Herbert Joseph Spinden (1879–1967) was an American anthropologist, archeologist and art historian who specialized in the study of Native American cultures of the US and Mesoamerica.

Biography
Spinden was born in 1879 in Huron, a small settlement in the Dakota Territory. He later recalled that his early childhood was spent on the edge of civilization where his family lived in a sod hut with oiled paper covering the windows. Later they moved to Tacoma, Washington where he attended public schools. Before starting college he worked on railroad surveys in the Northwest and in 1900, a gold rush drew him to Nome, Alaska.

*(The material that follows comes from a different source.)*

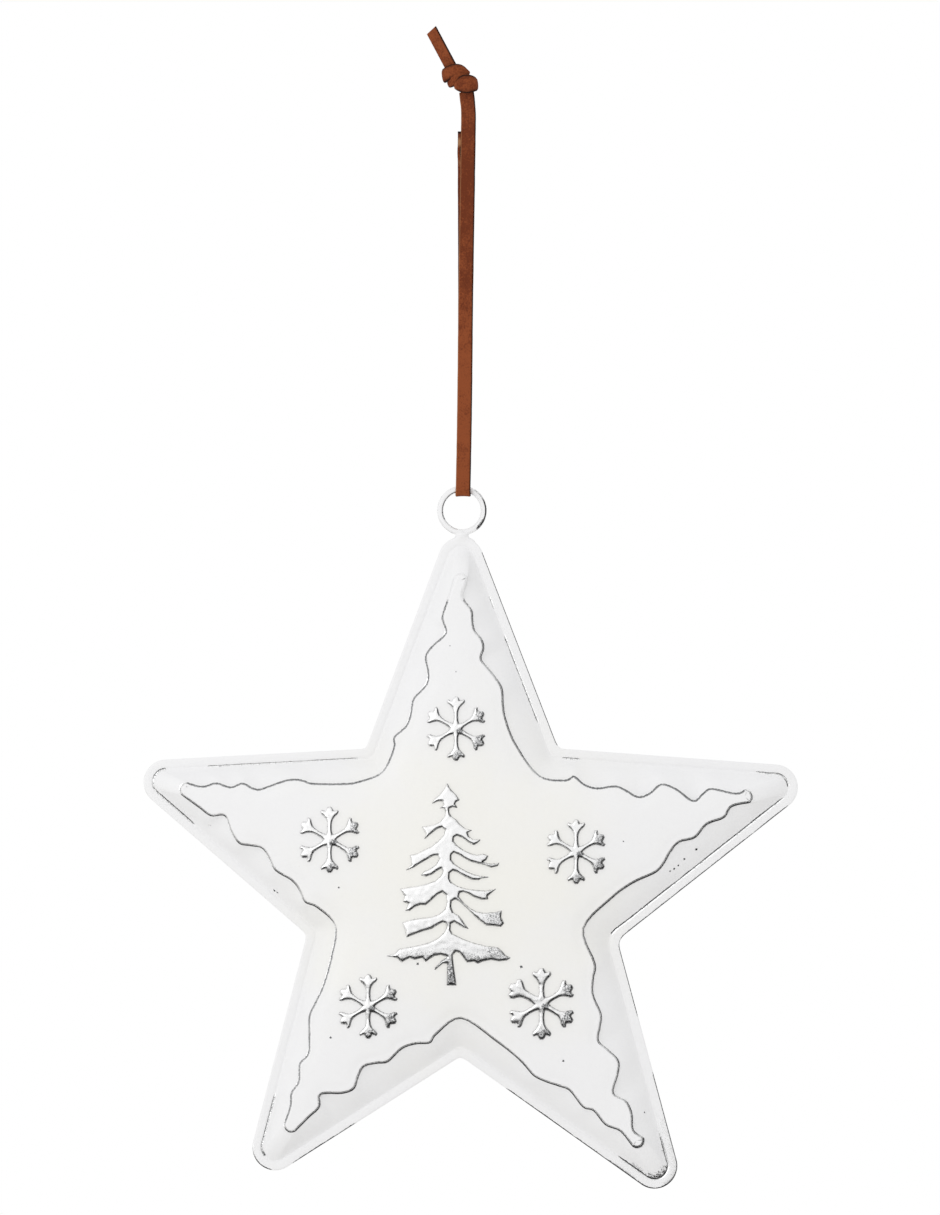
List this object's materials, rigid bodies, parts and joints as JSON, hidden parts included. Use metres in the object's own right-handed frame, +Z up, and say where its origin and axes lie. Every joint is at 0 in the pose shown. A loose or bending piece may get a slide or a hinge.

Spinden started Harvard University in 1902 and studied anthropology and archeology. In the summer of 1905 he and a fellow student excavated a Mandan village in North Dakota and studied the language and culture of that tribe. They published a paper on the topic in 1906, Spinden's first publication. After receiving an A.B. degree in 1906, he continued his studies at Harvard where he specialized in Maya art under the direction of Alfred Tozzer. He received a doctorate degree in 1909 after submitting his thesis, A Study of Mayan Art, which has been called a "brilliant analysis of the evolution of styles". 

He then worked American Museum of Natural History where he undertook archeological studies in Mexico and Central America. While working as an archeologist in Central America he and Sylvanus G. Morley were among the American scientists gathering intelligence for the US Army. 

He then curated the collection of the Peabody Museum at Harvard, before taking museum positions in Brooklyn and Buffalo. He also did ethnographic studies among the Nez Percé. In 1919 he published a study of Maya calendrics giving a correlation between the Maya calendar and the Gregorian calendar – a correlation which was nonetheless not widely accepted.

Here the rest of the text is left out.